DONDE A RESPOSTA À PRIMEIRA OBJEÇÃO. ─ Uma sentença é a aplicação do direito comum a um fato particular. Por isso, o Senhor promulgou o direito, de acordo com o qual deve ser formulada a sentença no juízo.
RESPOSTA À SEGUNDA. ─ José quis deixar a Maria, não pela suspeita de infidelidade, mas por lhe respeitar a santidade, temendo coabitar com ela. ─ Mas o símile não colhe. Porque nesse tempo o adultério não só dava lugar ao divórcio, mas além disso, à lapidação. Não porém agora, no processo perante o tribunal da Igreja.
RESPOSTA À TERCEIRA. ─ Deduz-se do que foi dito.
RESPOSTA À QUARTA. ─ Pode o marido, suspeitando a esposa de adultério, vigiá-la a fim de com testemunhas, apanhá-la em flagrante delito de adultério e poder depois proceder à acusação. ─ Além disso, se o fato não puder ser provado, pode haver dele suspeitas veementes, provadas as quais, provado também ficará o adultério; assim, se foi encontrada a sós com um homem, em horas e lugar suspeitos, e estando ambos despidos.
RESPOSTA À QUINTA. ─ De dois modos pode o marido acusar a esposa de adultério. ─ Primeiro, perante o juízo espiritual, com o fim de obter a separação do toro. E então não é preciso que se obrigue de ante-mão e por escrito à peça de talião; porque seria isso conseguir exatamente o seu intento, como a objeção o prova. Outro fim seria a punição do crime em juízo secular. De outro modo, há de proceder a inscrição, pela qual se obriga à pena de talião, se não puder provar a acusação.

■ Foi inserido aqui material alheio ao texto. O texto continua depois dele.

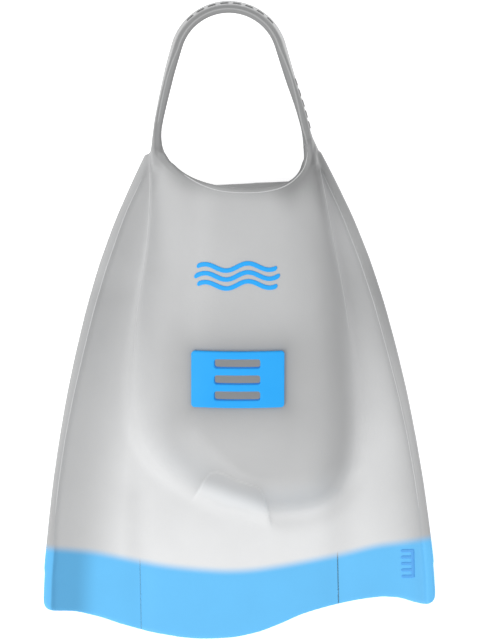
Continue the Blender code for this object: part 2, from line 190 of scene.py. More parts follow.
def nearest_on(path, x, y):
    """Distance to a line of points, the share of its length there, and the side (positive to its left)."""
    a, b = path[:-1], path[1:]
    length = np.hypot(*(b - a).T)
    start = np.concatenate([[0], np.cumsum(length)[:-1]])
    best = np.full(x.shape, 1e9)
    share = np.zeros(x.shape)
    side = np.ones(x.shape)
    for i in range(len(a)):
        ux, uy = (b[i] - a[i]) / length[i]
        px, py = x - a[i, 0], y - a[i, 1]
        along = np.clip(px * ux + py * uy, 0, length[i])
        dx, dy = px - along * ux, py - along * uy
        distance = np.hypot(dx, dy)
        closer = distance < best
        best = np.where(closer, distance, best)
        share = np.where(closer, start[i] + along, share)
        side = np.where(closer, np.sign(ux * py - uy * px), side)
    return best, share / length.sum(), side


# The fin's outlines and heights, against Y unless they say otherwise

axis_x = curve([(96, 1.2), (50, 1.1), (0, 0.9), (-45, 0.65), (-100, 0.3), (-150, 0.0)], 8)
outer_x = curve(
    [
        (100, 45.2), (92, 49.4), (77, 56.8), (56, 66.5), (32, 75.7), (7, 83.4),
        (-18, 89.8), (-42, 95.2), (-67, 99.8), (-91, 103.6), (-116, 106.7), (-140, 109.3), (-156, 110.1),
        (-180, 110.6),
    ],
    5,
)
rail_curve = curve([(96, 2.6), (80, 4.6), (40, 5.6), (-20, 5.2), (-65, 4.2), (-120, 4.2), (-157, 4.8)], 6)
rail_top = curve(
    [(96, 52), (60, 44), (30, 37), (0, 31), (-40, 24.5), (-80, 19.5), (-120, 16), (-165, 14.2)],
    8,
)
web_floor = curve(
    [(96, 49.5), (80, 44.5), (60, 36), (30, 25.5), (0, 19), (-40, 15), (-80, 12.2), (-115, 11.2), (-178, 10)],
    8,
)
crest_height = curve([(100, 87), (73, 79.6), (40, 69.5), (0, 58), (-40, 48.5), (-70, 42.8), (-120, 36)], 8)
crest_x = curve([(96, 14), (48, 15), (10, 17), (-27, 19), (-64, 20), (-120, 20)], 8)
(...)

RESPOSTA À SEXTA. ─ Como determina uma decretal, pode proceder-se de três modos, no juízo criminal. Primeiro, por inquisição, que deve ser precedida do rumor público insinuativo da existência, o que tem lugar de acusação. Segundo, por acusação, que deve ser precedida pela inscrição. Terceiro, pela denúncia, a que deve preceder a correção fraterna. Ora, as palavras do Senhor se entendem, aplicáveis quando se procede por via de denúncia, e não por via de acusação; por que então o fim não é só a correção do delinquente, mas também a punição, com o fito de conservar o bem comum, que pereceria com a falta de justiça.